Since the International Court of Justice (ICJ) ruled that allegations against Israel for committing genocide in Gaza are plausible, both Amnesty International (50) and Human Rights Watch (51) have confirmed this horrific reality. The United Nations has ruled that Israel's entire occupation of Palestinian land is illegal (52). The International Criminal Court has issued arrest warrants (53) for Israeli Prime Minister Netanyahu and former Defence Minister Galant in connection with allegations of war crimes and crimes against humanity. As far back as 2022, Amnesty International (54), Human Rights Watch (55), and the UN (56) confirmed that Israel is practising the crime of apartheid. Alongside the widely documented rape and sexual abuse of palestinian detainees in Israeli prisons, and intensification of ethnic cleansing and “Judaisation” in the Occupied West Bank and East Jerusalem, Jewish Zionists, indeed anyone who supports the State of Israel, should be feeling severely uncomfortable.
Conclusion
Ultimately, to criticise Zionism is to call out Evangelical Christian faux Judeophilia, to reject British and US imperialist meddling in the Middle East, to denounce Zionist prioritising of Israeli over Jewish interests, and to deplore the antisemitic belief that people of Jewish faith or heritage should live in an ethno-supremacist state, or should support such a state, whose ethos is fundamentally opposed to democracy and universal human rights.

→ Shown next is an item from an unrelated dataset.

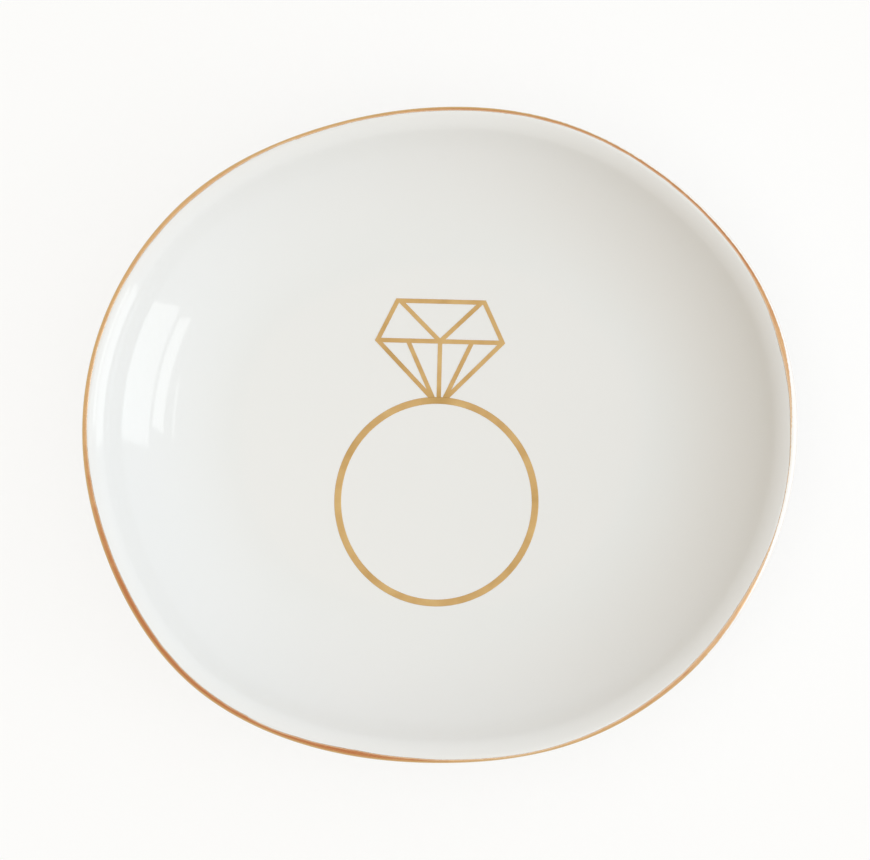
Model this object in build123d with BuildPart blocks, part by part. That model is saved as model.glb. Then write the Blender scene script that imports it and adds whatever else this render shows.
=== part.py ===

We submit that the purpose of categorising anti-Israel and anti-Zionist actions and speech as inherently antisemitic is the repression of pro-Palestinian advocacy. Furthermore, this conflation of Zionism and Judaism attributes certain beliefs and opinions to all Jews, and is thus racist.
As Jews, we reject attempts to define us in terms of adherence to a political ideology. As Australians, we insist on the safeguarding of academic free speech in our universities, and on our broader democratic right to political expression.
Michelle Berkon
for Jews Against the Occupation '48 inc.